----- MATERIAL SHOWN

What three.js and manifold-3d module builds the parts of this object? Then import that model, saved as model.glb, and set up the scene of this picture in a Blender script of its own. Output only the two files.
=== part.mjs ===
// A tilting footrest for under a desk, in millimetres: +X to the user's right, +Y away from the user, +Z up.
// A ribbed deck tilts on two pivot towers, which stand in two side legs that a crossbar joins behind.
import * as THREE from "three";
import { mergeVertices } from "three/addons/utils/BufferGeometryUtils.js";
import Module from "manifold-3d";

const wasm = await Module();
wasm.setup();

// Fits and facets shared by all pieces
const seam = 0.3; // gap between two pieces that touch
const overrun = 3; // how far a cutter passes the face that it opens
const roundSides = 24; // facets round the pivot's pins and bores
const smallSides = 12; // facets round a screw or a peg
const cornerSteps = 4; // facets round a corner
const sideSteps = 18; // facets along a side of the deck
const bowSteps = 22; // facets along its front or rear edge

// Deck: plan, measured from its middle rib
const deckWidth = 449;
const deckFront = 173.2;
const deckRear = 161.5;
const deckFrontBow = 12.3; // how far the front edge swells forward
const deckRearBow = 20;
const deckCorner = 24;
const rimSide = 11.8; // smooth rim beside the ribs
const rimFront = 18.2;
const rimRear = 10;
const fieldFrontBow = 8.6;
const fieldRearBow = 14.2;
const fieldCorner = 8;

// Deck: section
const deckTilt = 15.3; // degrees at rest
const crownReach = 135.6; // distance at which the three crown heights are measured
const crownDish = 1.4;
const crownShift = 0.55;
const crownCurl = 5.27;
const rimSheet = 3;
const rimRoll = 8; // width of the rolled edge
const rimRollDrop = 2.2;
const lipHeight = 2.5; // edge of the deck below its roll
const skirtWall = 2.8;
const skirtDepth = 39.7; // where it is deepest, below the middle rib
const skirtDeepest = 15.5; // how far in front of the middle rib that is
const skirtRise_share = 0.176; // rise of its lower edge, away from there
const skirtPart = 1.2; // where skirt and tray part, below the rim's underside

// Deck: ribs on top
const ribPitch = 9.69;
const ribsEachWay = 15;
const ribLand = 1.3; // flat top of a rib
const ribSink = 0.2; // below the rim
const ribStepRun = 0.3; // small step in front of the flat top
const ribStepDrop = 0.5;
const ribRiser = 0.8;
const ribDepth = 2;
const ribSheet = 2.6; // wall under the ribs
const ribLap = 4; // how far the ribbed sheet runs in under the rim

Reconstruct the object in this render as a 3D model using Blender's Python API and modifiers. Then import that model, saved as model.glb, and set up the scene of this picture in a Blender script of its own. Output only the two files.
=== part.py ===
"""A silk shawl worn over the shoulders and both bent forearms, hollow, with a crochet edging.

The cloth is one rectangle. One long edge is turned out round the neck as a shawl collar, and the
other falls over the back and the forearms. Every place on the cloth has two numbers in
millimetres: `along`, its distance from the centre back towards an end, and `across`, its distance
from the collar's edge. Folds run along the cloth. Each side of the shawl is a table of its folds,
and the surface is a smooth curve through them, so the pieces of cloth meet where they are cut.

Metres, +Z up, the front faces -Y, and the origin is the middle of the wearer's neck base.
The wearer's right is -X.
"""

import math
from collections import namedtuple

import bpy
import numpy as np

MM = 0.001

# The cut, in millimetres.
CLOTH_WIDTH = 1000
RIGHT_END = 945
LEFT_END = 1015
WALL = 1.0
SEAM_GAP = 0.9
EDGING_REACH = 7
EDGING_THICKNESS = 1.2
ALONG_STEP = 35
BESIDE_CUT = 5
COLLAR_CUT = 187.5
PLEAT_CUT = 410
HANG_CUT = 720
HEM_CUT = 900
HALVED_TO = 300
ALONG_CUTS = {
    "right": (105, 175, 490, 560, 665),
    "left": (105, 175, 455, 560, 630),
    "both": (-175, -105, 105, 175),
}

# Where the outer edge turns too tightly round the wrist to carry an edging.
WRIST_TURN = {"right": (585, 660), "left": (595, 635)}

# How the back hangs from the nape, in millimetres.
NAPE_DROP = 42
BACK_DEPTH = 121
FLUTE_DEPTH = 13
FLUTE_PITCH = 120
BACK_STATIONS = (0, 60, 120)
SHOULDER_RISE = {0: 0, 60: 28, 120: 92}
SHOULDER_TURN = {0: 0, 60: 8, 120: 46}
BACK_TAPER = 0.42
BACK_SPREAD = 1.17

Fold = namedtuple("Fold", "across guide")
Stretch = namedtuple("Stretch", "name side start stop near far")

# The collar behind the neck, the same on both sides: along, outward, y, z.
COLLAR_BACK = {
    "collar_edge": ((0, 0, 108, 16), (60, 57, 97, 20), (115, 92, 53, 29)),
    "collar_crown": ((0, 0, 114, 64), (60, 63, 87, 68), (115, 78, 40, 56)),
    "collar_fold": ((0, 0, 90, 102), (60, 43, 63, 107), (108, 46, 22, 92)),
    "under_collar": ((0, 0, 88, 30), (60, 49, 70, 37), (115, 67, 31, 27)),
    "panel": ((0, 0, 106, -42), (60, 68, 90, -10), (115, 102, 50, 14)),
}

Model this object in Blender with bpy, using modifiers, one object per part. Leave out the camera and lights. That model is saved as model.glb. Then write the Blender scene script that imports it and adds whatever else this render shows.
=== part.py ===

----------

▶ OBJECTIVE
From the first line of the records above to the line that contains "wasm.setup();", quote each line exactly.

▶ ANSWER TO THIS TASK
What three.js and manifold-3d module builds the parts of this object? Then import that model, saved as model.glb, and set up the scene of this picture in a Blender script of its own. Output only the two files.
=== part.mjs ===
// A tilting footrest for under a desk, in millimetres: +X to the user's right, +Y away from the user, +Z up.
// A ribbed deck tilts on two pivot towers, which stand in two side legs that a crossbar joins behind.
import * as THREE from "three";
import { mergeVertices } from "three/addons/utils/BufferGeometryUtils.js";
import Module from "manifold-3d";

const wasm = await Module();
wasm.setup();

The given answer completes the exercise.